Mr Bridgeman has the additional qualification of being a member of the Monopolies and Mergers Commission since 1990 where he has seen the other side of the competition business, because this is where the OFT and the Government send merger and competition investigations.
Mr Bridgeman, a sportsman and a member of Glamorgan County Cricket Club, has a keen interest in the arts. A source described him as a "Nineties man" rather than a traditional businessman.
The appointment, which Mr Heseltine was unable to clinch in time for the departure of Sir Bryan Carsberg from the OFT last month, is thought to have been held up by detailed negotiations over terms and conditions, including the salary. A final decision is said to be near.
In Sir Bryan's case, at about pounds 110,000 the salary was well below senior industrialist levels, and there have been suggestions that the Government could go as high as pounds 140,000.
This week Clare Spottiswoode, the gas regulator, received a backdated 22 per cent increase to pounds 90,000 a year because her job proved more time- consuming than expected. Pay levels have been rising in other areas recently, with senior Downing Street officials and the rail regulator said to be receiving pounds 125,000 a year.

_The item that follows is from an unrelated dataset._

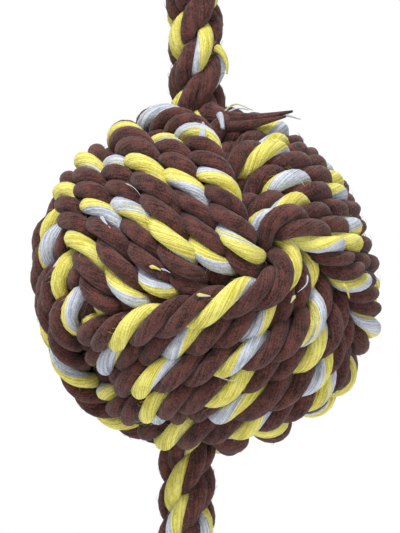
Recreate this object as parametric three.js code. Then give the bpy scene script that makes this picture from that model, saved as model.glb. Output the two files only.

It has long been known that Mr Heseltine has no enthusiasm for seeing a lawyer or accountant at the OFT, the qualifications of the two previous incumbents. With hundreds of staff, the job specification also emphasised managerial skills, underlining Mr Heseltine's preference for a pragmatic business person who can bring an intellectual understanding of difficult issues.
One of Mr Heseltine's difficulties in recruitment has been the well-known tension between himself and Sir Bryan Carsberg. It is widely thought that Sir Bryan and Mr Heseltine failed to see eye to eye on the fundamentals of competition policy. The President took the view that in certain circumstances the need of industry to be internationally competitive should override immediate competition concerns.